The BBC’s head of religion said last week despite what many international politicians and commentators have said since the Islamic State group rose to power, the terror organization is in fact motivated by Islamic beliefs.
Aaqil Ahmed, the first Muslim to hold the top religion post at the U.K. media organization, made the comments to a group of students at Huddersfield University in England. People need to admit the “uncomfortable” truth that ISIS is made up of Muslims, even if their interpretation of the religion is “wrong,” he said.
“I hear so many people say ISIS has nothing to do with Islam — of course it has. They are not preaching Judaism,” said Ahmed, a professor at the school. “It might be wrong, but what they are saying is an ideology based on some form of Islamic doctrine.”

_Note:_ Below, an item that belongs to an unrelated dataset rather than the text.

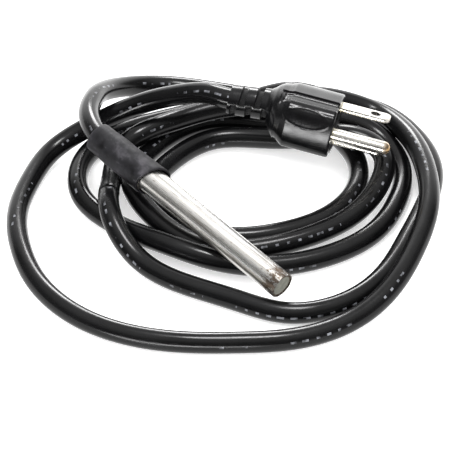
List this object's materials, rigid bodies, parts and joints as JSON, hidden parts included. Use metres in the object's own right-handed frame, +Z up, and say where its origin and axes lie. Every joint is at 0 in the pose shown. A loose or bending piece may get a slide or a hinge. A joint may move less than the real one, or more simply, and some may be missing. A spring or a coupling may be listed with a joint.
{
  "type": "submersible aquarium heater",
  "caption": "Small stainless cartridge immersion heater with a shrink-fitted boot, on a round black mains lead that lies in a loose coil and ends in a moulded grounded plug.",
  "frame": {"origin": "centre of the outer face of the steel disc that closes the heater's end", "axes": "+X is the level heading from the boot to the heater's end, +Z is up; the heater's own axis dips 9.5 degrees below +X, and the table it lies on is the plane z = -10.6 mm"},
  "size_m": [0.1505, 0.1627, 0.0394],
  "materials": {
    "steel": "drawn stainless tube, lightly heat-stained",
    "end_steel": "dull end face with oxide",
    "boot": "matte shrink-fit rubber",
    "sealant": "dark sealant",
    "ceramic": "unglazed",
    "magnesia": "packed powder",
    "nickel": "drawn wire",
    "tin_plate": "tin plate",
    "bare_brass": "plain",
    "core_black": "PVC core",
    "core_white": "PVC core",
    "core_green": "PVC core",
    "potting": "cast resin",
    "cord_pvc": "glossy black jacket",
    "plug_pvc": "satin to glossy moulded PVC",
    "plug_bridge": "hard plastic",
    "plug_plate": "nickel-plated brass",
    "pin_plate": "nickel-plated brass, worn at the tip"
  },
  "bodies": {
    "root": {"sheath_tube": "steel", "end_disc": "end_steel", "shrink_boot": "boot", "boot_liner": "sealant", "tip_insulator": "ceramic", "ceramic_core_1": "ceramic", "ceramic_core_2": "ceramic", "ceramic_core_3": "ceramic", "ceramic_core_4": "ceramic", "cold_end_bushing": "ceramic", "magnesia_fill": "magnesia", "heating_coil": "nickel", "terminal_pin_live": "nickel", "terminal_pin_neutral": "nickel", "fuse_link": "nickel", "crimp_live": "tin_plate", "crimp_neutral": "tin_plate", "thermal_fuse": "bare_brass", "earth_tag": "tin_plate", "wire_live": "core_black", "wire_neutral": "core_white", "wire_earth": "core_green", "potting_seal": "potting", "power_cord": "cord_pvc", "plug_overmould": "plug_pvc", "plug_insert": "plug_bridge", "blade_live": "plug_plate", "blade_neutral": "plug_plate", "ground_pin": "pin_plate", "plug_wire_live": "core_black", "plug_wire_neutral": "core_white", "plug_wire_earth": "core_green"}
  },
  "joints": []
}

It’s not a new debate. In the United States, U.S. President Barack Obama, sensitive to the Muslim population in his own country, has repeatedly said the Islamic State group “is not Islamic.” Some have argued ISIS is anti-Islam and defeating the group requires denying it that title.
Naming the terrorist organization, which is fighting a U.S.-led international coalition including local militias in Iraq and Syria, has been a contentious issue since it garnered international attention in June 2014 after declaring itself a worldwide caliphate. The group’s notoriety grew even more in August of that year when it released a gruesome video showing American journalist James Foley being beheaded.
In addition to being called the Islamic State group, it has been called the Islamic State of Iraq and the Levant (ISIL, a term preferred by the Obama administration), the Islamic State of Iraq and Syria (ISIS) and Daesh (a disputed acronym of the group’s full Arabic name used by the French government that sounds similar to the Arabic word for “sowers of discord,” which are enemies to the religion).